**Problem requirements:**
Beginning with the first line of the data below, extract each line up to and including the one containing "return FAN_Y + INNER_RADIUS[0][1]". Copy them exactly and add nothing.

**Data shown:**

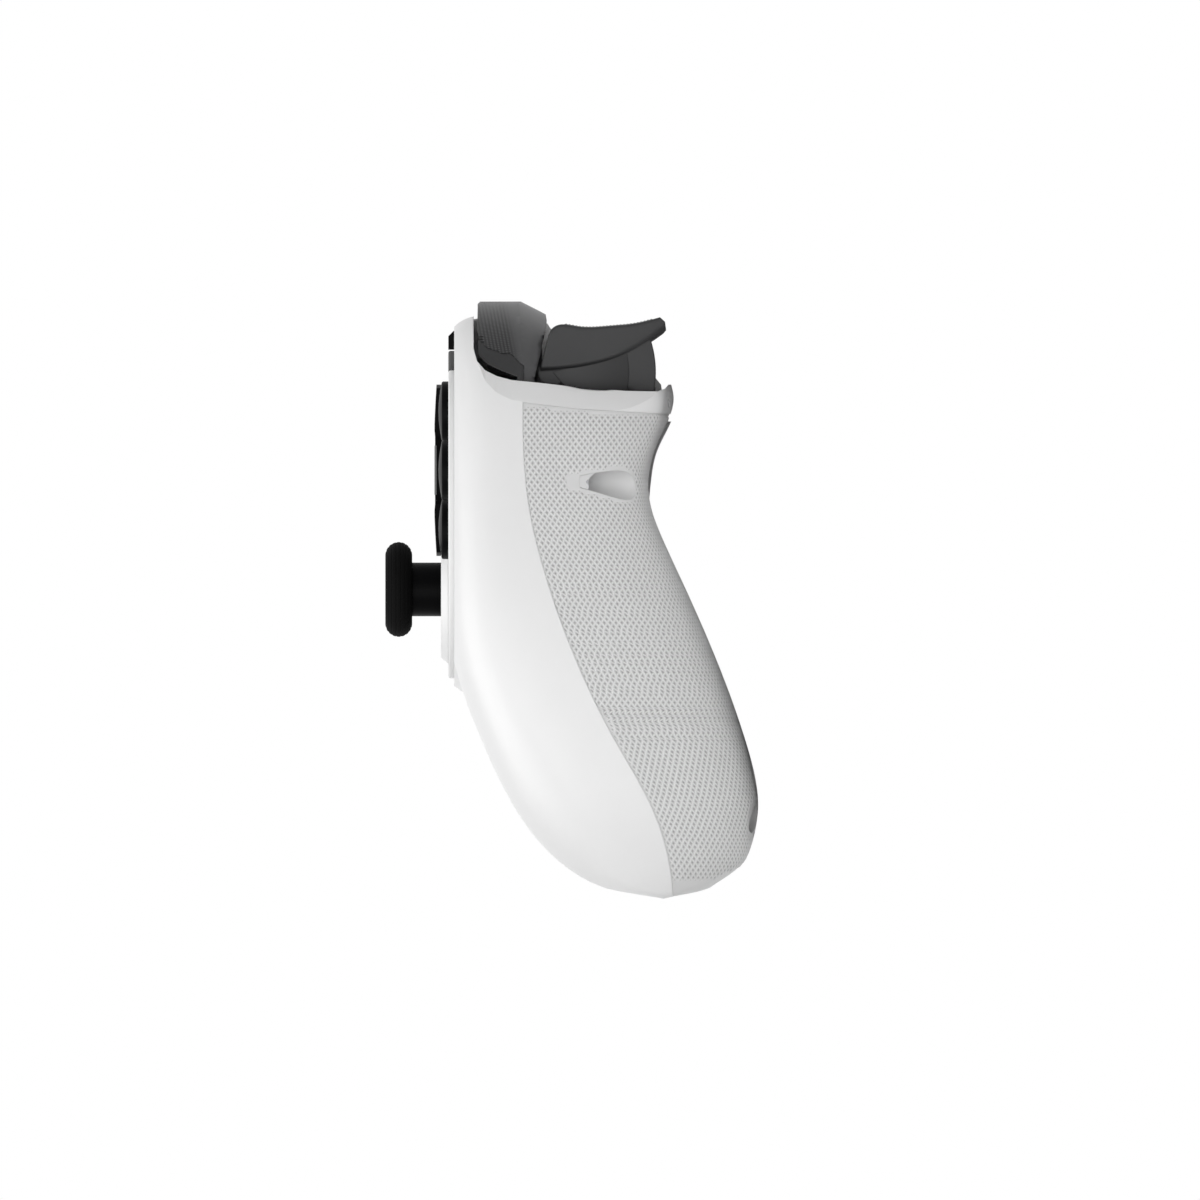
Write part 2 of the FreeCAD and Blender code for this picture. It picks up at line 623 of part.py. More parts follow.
def front_panel():
    """Flat raised panel of the front, with a bevelled edge."""
    top = full_wire(-PANEL_MARGIN)
    foot = full_wire(-PANEL_MARGIN - PANEL_BEVEL)
    base = face_prism(foot, -PANEL_DEPTH, -PANEL_BEVEL_DEPTH)
    foot.translate(Vector(0, 0, -PANEL_BEVEL_DEPTH))
    return base.fuse(Part.makeLoft([foot, top], True, True))


def main_solid(shape):
    """The largest solid of a shape, without the slivers that a cut leaves."""
    return max(shape.Solids, key=lambda solid: solid.Volume)


def case_bottom():
    """Height Y of the case's bottom edge in the middle."""
    return FAN_Y + INNER_RADIUS[0][1]


def jack_z():
    """Depth of the headset socket's axis."""
    return MAIN_BOARD_FRONT + JACK_NOSE + 0.4


def build_face():
    """Face plate, black trim, touchpad and stick bezels."""
    plate = face_prism(plate_wire(0), 0, PLATE_HEIGHT)
    top_edges = [e for e in plate.Edges if abs(e.BoundBox.ZMin - PLATE_HEIGHT) < 0.01]
    plate = plate.makeFillet(PLATE_EDGE, top_edges)
    keep("face_plate", plate.cut(face_holes(-1, 5, GUIDE_GAP)).removeSplitter())
    trim = box(-TOUCH_HALF, TOUCH_HALF, TOUCH_TOP + GUIDE_GAP, TRIM_TOP, -TRIM_DEPTH, PLATE_HEIGHT)
    top_edges = [e for e in trim.Edges if abs(e.BoundBox.YMin - TRIM_TOP) < EDGE_FIND]
    long_edge = [e for e in top_edges if e.BoundBox.ZMin > 0.9 and e.Length > 9]
    keep("top_trim", trim.makeChamfer(PLATE_HEIGHT - 0.1, long_edge))
    pad = box(-TOUCH_HALF, TOUCH_HALF, TOUCH_BOTTOM, TOUCH_TOP, PLATE_HEIGHT - TOUCH_THICK, PLATE_HEIGHT)
    rim = [e for e in pad.Edges if abs(e.BoundBox.ZMin - PLATE_HEIGHT) < 0.01]
    keep("touchpad", pad.makeFillet(PLATE_EDGE, rim))
    bezel = turned([(BEZEL_HOLE, -FRONT_WALL), (BEZEL_HOLE + 0.9, -FRONT_WALL), (BEZEL_HOLE + 0.9, PLATE_HEIGHT),
                    (BEZEL_BASE, PLATE_HEIGHT), (BEZEL_RIM, BEZEL_TOP), (BEZEL_HOLE + 0.2, BEZEL_TOP),
                    (BEZEL_HOLE, BEZEL_TOP - 0.3)], STICK_X, STICK_Y)
    keep_pair("stick_bezel", bezel)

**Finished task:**
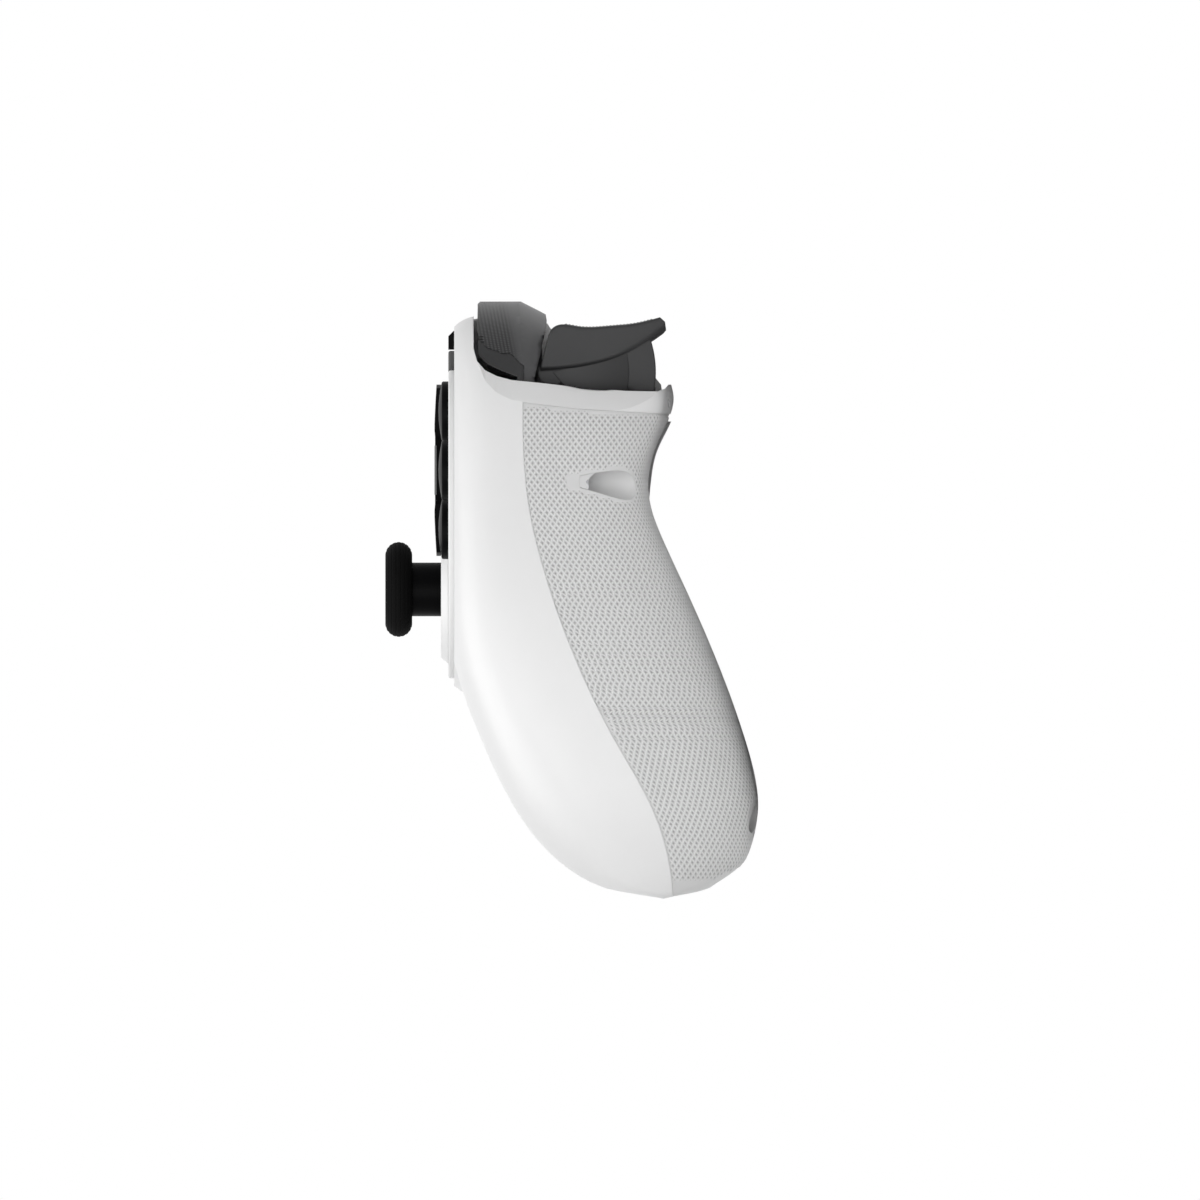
Write part 2 of the FreeCAD and Blender code for this picture. It picks up at line 623 of part.py. More parts follow.
def front_panel():
    """Flat raised panel of the front, with a bevelled edge."""
    top = full_wire(-PANEL_MARGIN)
    foot = full_wire(-PANEL_MARGIN - PANEL_BEVEL)
    base = face_prism(foot, -PANEL_DEPTH, -PANEL_BEVEL_DEPTH)
    foot.translate(Vector(0, 0, -PANEL_BEVEL_DEPTH))
    return base.fuse(Part.makeLoft([foot, top], True, True))


def main_solid(shape):
    """The largest solid of a shape, without the slivers that a cut leaves."""
    return max(shape.Solids, key=lambda solid: solid.Volume)


def case_bottom():
    """Height Y of the case's bottom edge in the middle."""
    return FAN_Y + INNER_RADIUS[0][1]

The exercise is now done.